The artist himself couldn’t be at the opening of his new exhibition at the Yorkshire Sculpture Park, but the work of Chinese dissident sculptor Ai Weiwei speaks for him and millions of his countrymen.

Prevented from travelling by the Chinese authorities, who have surrounded his home in Beijing with surveillance cameras and confiscated his passport, Ai Weiwei, and his poignant sculptures, are known throughout the world and can now be seen at Bretton until early November. He once said of his artistic mission: “I have to speak out for the people who are afraid”.

The YSP exhibition, his first in a British public gallery since ‘Sunflower Seeds’ at the Tate Modern in 2010, coincides with the 25th anniversary of the massacre of student demonstrators in Tiananmen Square, but Ai’s work encompasses the plight of all Chinese people through famine, natural disaster, revolution and political oppression. He is one of the country’s most outspoken critics of China’s record on human rights .

His Bretton exhibition is focused around the newly-refurbished 18th century chapel, which houses a version of Ai’s ‘Fairytale -1001 Chairs’. Working from plans and by email, the artist selected 45 antique chairs from the Qing dynasty (1644 to 1912) to be arranged in nine rows of five inside the chapel. The original work featured 1001 chairs and 1001 Chinese citizens, who were taken to Kassel in Germany in 2007 to highlight the complications of travel for ordinary Chinese people.

At the YSP, visitors will be invited to sit on the chairs and contemplate freedom, refuge, sanctuary and their opposites, as well as those who have used the chairs before.

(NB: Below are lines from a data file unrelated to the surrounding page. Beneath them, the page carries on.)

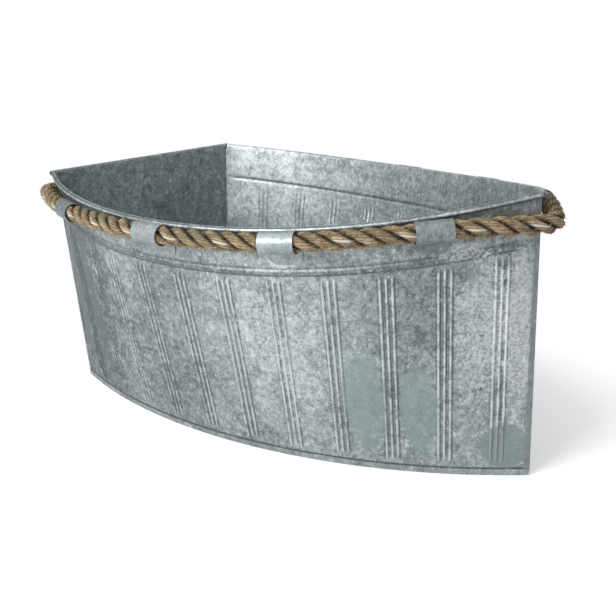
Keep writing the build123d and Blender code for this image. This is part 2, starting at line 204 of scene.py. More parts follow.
def bowed(start, end, bulge, share):
    """Plan point at a share of the way along a circular bow that stands out from its chord."""
    chord = math.dist(start, end)
    radius = (chord**2 / 4 + bulge**2) / (2 * bulge)
    half_angle = math.asin(chord / 2 / radius)
    angle = (2 * share - 1) * half_angle
    along = 0.5 + radius * math.sin(angle) / chord
    out = radius * math.cos(angle) - (radius - bulge)
    along += FULLNESS * along * (1 - along)
    run = ((end[0] - start[0]) / chord, (end[1] - start[1]) / chord)
    return (
        start[0] + run[0] * along * chord + run[1] * out,
        start[1] + run[1] * along * chord - run[0] * out,
    )


def side_point(share, height):
    """Point in the middle of the starboard sheet, in millimetres."""
    foot = bowed((STERN_RAKE, -FOOT_STERN_WIDTH / 2), (LENGTH, 0), FOOT_BULGE, share)
    rim = bowed((0, -STERN_WIDTH / 2), (LENGTH, 0), RIM_BULGE, share)
    rise = height / WALL_HEIGHT
    return Vector(
        (foot[0] + (rim[0] - foot[0]) * rise, foot[1] + (rim[1] - foot[1]) * rise, height)
    )


def rim_height(share):
    """Top of the rolled rim."""
    along = side_point(share, WALL_HEIGHT).x / LENGTH
    return STERN_HEIGHT + BOW_RISE * along**SHEER_POWER - 4 * SHEER_DIP * along * (1 - along)


def wall_up(share):
    """Direction up the wall."""
    return (side_point(share, WALL_HEIGHT) - side_point(share, 0)).normalized()


def wall_out(share):
    """Outward normal of the starboard wall."""
    step = 0.002
    ahead = side_point(share + step, WALL_HEIGHT / 2)
    behind = side_point(share - step, WALL_HEIGHT / 2)
    return (ahead - behind).cross(wall_up(share)).normalized()


def side_length():
    """Length of one side along the rim."""
    chord = math.dist((0, -STERN_WIDTH / 2), (LENGTH, 0))
    radius = (chord**2 / 4 + RIM_BULGE**2) / (2 * RIM_BULGE)
    return 2 * radius * math.asin(chord / 2 / radius)


def row(point):
    """A point of the hull, in millimetres, as a point of the row frame in metres."""
    return Vector(((point.x + ROW_SHIFT) * MM, point.y * MM, point.z * MM))


# Plain tools of the trade


def deselect():
    """Nothing stays selected, so that an operator acts only on what is chosen next."""
    if bpy.context.object and bpy.context.object.mode != "OBJECT":
        bpy.ops.object.mode_set(mode="OBJECT")
    bpy.ops.object.select_all(action="DESELECT")


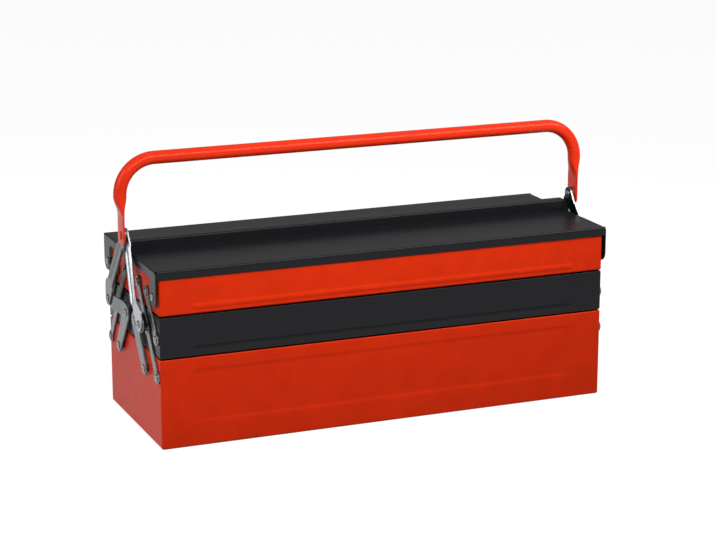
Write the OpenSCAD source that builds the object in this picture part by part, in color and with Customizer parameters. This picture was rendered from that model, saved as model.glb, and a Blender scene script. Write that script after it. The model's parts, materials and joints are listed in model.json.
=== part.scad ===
// Cantilever tool box: a deep bottom box, two middle trays and two lidded top trays.
// Riveted links at both ends carry the trays outwards while the carrying handle drops.
// Origin: centre of the underside. X runs along the length, -Y is the front, +Z is up.
// Every end piece is drawn for the right rear corner (+X, +Y) and mirrored to the others.

/* [Box and trays] */
// Length of the bottom box and of the trays
body_len = 540; // [500:1:600]
// Depth of the bottom box, front to back
body_w = 196; // [188:1:220]
// Height of the bottom box
box_h = 102; // [96:1:130]
// Height of each tray
tray_h = 46.8; // [44:0.2:56]
// Gap under each tray
tray_gap = 1.2; // [1.1:0.1:2]
// Gap between the front and the rear trays
tray_split = 3; // [2:0.5:6]
// Thickness of the sheet steel
sheet_t = 0.8; // [0.6:0.1:1.2]
// Outer radius of the sheet's bends
bend_r = 2.2; // [1.5:0.1:4]
// Height of the folded hem on each rim
hem_h = 5; // [3:0.5:7]
// Thickness of the folded hem
hem_t = 2; // [1.6:0.1:2.6]

/* [Pressed beads] */
// Width of the long bead in each tray's outer wall
bead_w = 7; // [4:0.5:12]
// Height of that bead's middle above the tray's floor
bead_z = 10; // [8:0.5:20]
// Distance of every bead from the ends
bead_inset = 39; // [25:1:80]
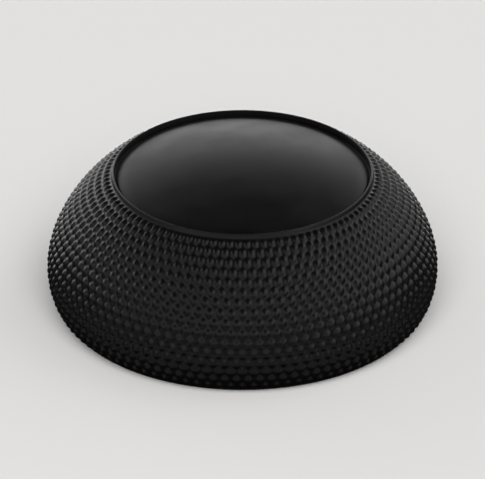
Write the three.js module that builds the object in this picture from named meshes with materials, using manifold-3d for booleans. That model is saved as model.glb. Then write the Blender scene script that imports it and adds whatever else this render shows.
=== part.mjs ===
// Thumb grip: one moulding of silicone rubber that snaps over a round mushroom head.
// A domed crown sits inside a thin raised rim. The skirt swells out below it, covered with
// fine studs, and turns in again to a lip that hooks under the head.
// Millimetres, +Z up, origin at the centre of the flat ring that the grip stands on.

import * as THREE from 'three';
import { mergeVertices, toCreasedNormals } from 'three/addons/utils/BufferGeometryUtils.js';
import Module from 'manifold-3d';

const wasm = await Module();
wasm.setup();

// The head that the grip snaps over
const HEAD_DIAMETER = 18.8;
const HEAD_SHOULDER_HEIGHT = 2.75; // from its widest circle up to the crest round its dish
const HEAD_CREST_DIAMETER = 14.4;
const HEAD_DISH_DEPTH = 0.6;
const DISH_FLAT = 0.65; // share of the crest's radius over which the dish is about flat
const DISH_BRINK = 0.8; // share of it where the dish's side bends up to the crest
const STRETCH = 0.6; // the socket is this much smaller across than the head

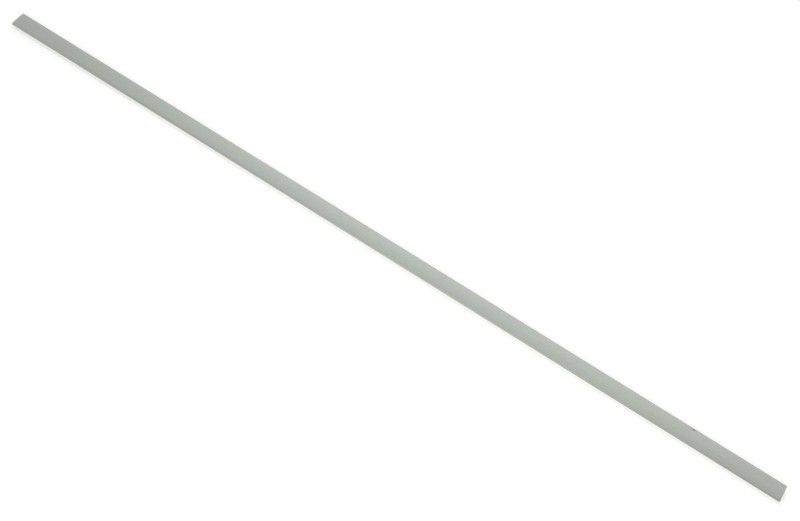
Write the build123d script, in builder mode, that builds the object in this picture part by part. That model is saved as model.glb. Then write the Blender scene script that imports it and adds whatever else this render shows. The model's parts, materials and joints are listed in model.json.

Ai’s 2013 work ‘Iron Tree’, a six-metre high sculpture inspired by the wood sold by street vendors in Jingdezhen, Southern China, stands outside the chapel. His largest and most complex sculpture to date, it comprises 99 separate elements cast in iron and pieced together to look both natural and artificial at the same time.

Three other works have been selected for the chapel – ‘Ruyi’, which means ‘as one wishes’, a lividly-coloured porcelain sculpture; ‘Lantern’, a giant rounded form carved from the same stone used by emperors to build the Forbidden City and, in more recent times, to create Mao Zedong’s tomb; and ‘Map of China’, created from iron wood reclaimed from Qing dynasty temples and showing China as an isolated island.

Alongside the exhibition, the YSP has been given permission to present readings of poetry by Ai Qing, Ai’s father, who initially supported Mao but was sent to a labour camp with his family for the crime of ‘rightism’.

Ai, who was the artistic advisor for the ‘Bird’s Nest’ Olympic Stadium at the Beijing Olympics, spent his entire childhood in enforced exile. Ironically, despite becoming a ‘celebrity’ sculptor he is now once again a prisoner, albeit in his own home. But his voice is being heard.